- Born: Edward Lewis Gaylord May 28, 1919 Oklahoma City, Oklahoma, United States
- Died: April 27, 2003 (aged 83) Oklahoma City, Oklahoma, United States
- Parent: Edward K. Gaylord

= Edward Gaylord =

American billionaire businessman, media mogul and philanthropist

Edward Lewis Gaylord (May 28, 1919 – April 27, 2003) was an American billionaire businessman, media mogul and philanthropist. He was the founder of the Gaylord Entertainment Company that included The Oklahoman newspaper, Oklahoma Publishing Co., Gaylord Hotels, the Nashville Network TV Channel (later renamed SpikeTV, Spike, and Paramount Network after being sold off); the Grand Ole Opry, and the Country Music Television Channel (CMT) as well as the defunct Opryland USA theme park and a bankrupt airline, Western Pacific Airlines.

==Early life==
Gaylord was born on May 28, 1919, in Oklahoma City, Oklahoma. His father, Edward King Gaylord, was the owner of The Daily Oklahoman.

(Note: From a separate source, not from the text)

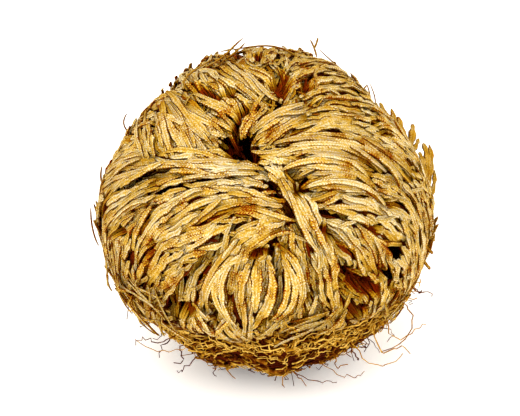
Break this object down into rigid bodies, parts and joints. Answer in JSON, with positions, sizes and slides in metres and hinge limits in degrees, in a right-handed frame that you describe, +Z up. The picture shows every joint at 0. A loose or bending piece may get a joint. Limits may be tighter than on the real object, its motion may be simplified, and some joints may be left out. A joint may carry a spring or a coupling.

Gaylord graduated from Stanford University in 1941, where he earned a degree in business. He attended the Harvard Business School and served in the United States Army during World War II.

==Career==
Gaylord began his career for Oklahoma Publishing in 1946. He inherited a controlling interest in The Daily Oklahoman upon his father's death in 1974. He purchased the Grand Ole Opry in Nashville, Tennessee, when it was in dire financial straits and kept it operating. He created The Nashville Network TV Channel, as well as Country Music Television, or CMT, which is similar to MTV, and owned Hee Haw, a long-running country and western variety show. He was also an investor in Texas Rangers at the same time as George W. Bush. Gaylord served as the chairman of the Gaylord Entertainment Company until February 2003.

Gaylord was the president of the Southern Newspaper Publishers Association. He also served on the board of directors of the American Newspaper Publishers Association. As the publisher of The Oklahoman, he consistently took conservative political positions in opposition to government spending, but at the same time the paper was sometimes accused of improperly dealing with conflicts of interests created by Gaylord's personal financial interests. One example was the paper's editorial support for the city to use public funds to promote the building of a new Bass Pro Shop in Oklahoma City, while Gaylord Entertainment was then a 19.9% shareholder of Bass Pro stock. The Oklahomans reporting on this topic again drew criticism from the Columbia Journalism Review. Gaylord also was a member of the conservative public policy think tank, Council for National Policy.

==Philanthropy==
The Gaylord family of Oklahoma City helped found the National Cowboy & Western Heritage Museum in Oklahoma City and has given the University of Oklahoma contributions totaling over $50 million in the last three decades, and founded the Gaylord College of Journalism and Mass Communication. The home field of the University of Oklahoma Sooners football team was renamed Gaylord Family Oklahoma Memorial Stadium due to their contributions.

==Personal life, death and legacy==
Gaylord had two sisters, Virginia and Edith Kinney Gaylord, and several children, including Edward King Gaylord II, Mary Gaylord McClean, Louise Gaylord Bennett and Christy Gaylord Everest.

He married Italian actress Anna Maria Sandri in 1956.

Gaylord died of cancer on April 27, 2003, in Oklahoma City, Oklahoma. His funeral was held at the National Cowboy & Western Heritage Museum.

The Daily Oklahoman remained under the Gaylord family's control until the sale in 2011; the news features and editorial position of the paper reflect affiliation with The Washington Examiner, which has the same owner. Edward L. Gaylord's daughters Christy Gaylord Everest and Louise Gaylord Bennett remain as board members. Both sought an updated look for the paper and seemed to present more frequent opposing viewpoints on issues of public concern.

The company that bore the family name, Gaylord Entertainment Company, transitioned into a real estate investment trust in 2012. As part of a long-term contract giving Marriott International the rights to manage its hotels and adjacent attractions, the company was renamed Ryman Hospitality Properties. The Gaylord name transferred to Marriott, and now exists as a brand known as Gaylord Hotels, though RHP continues to own the physical properties.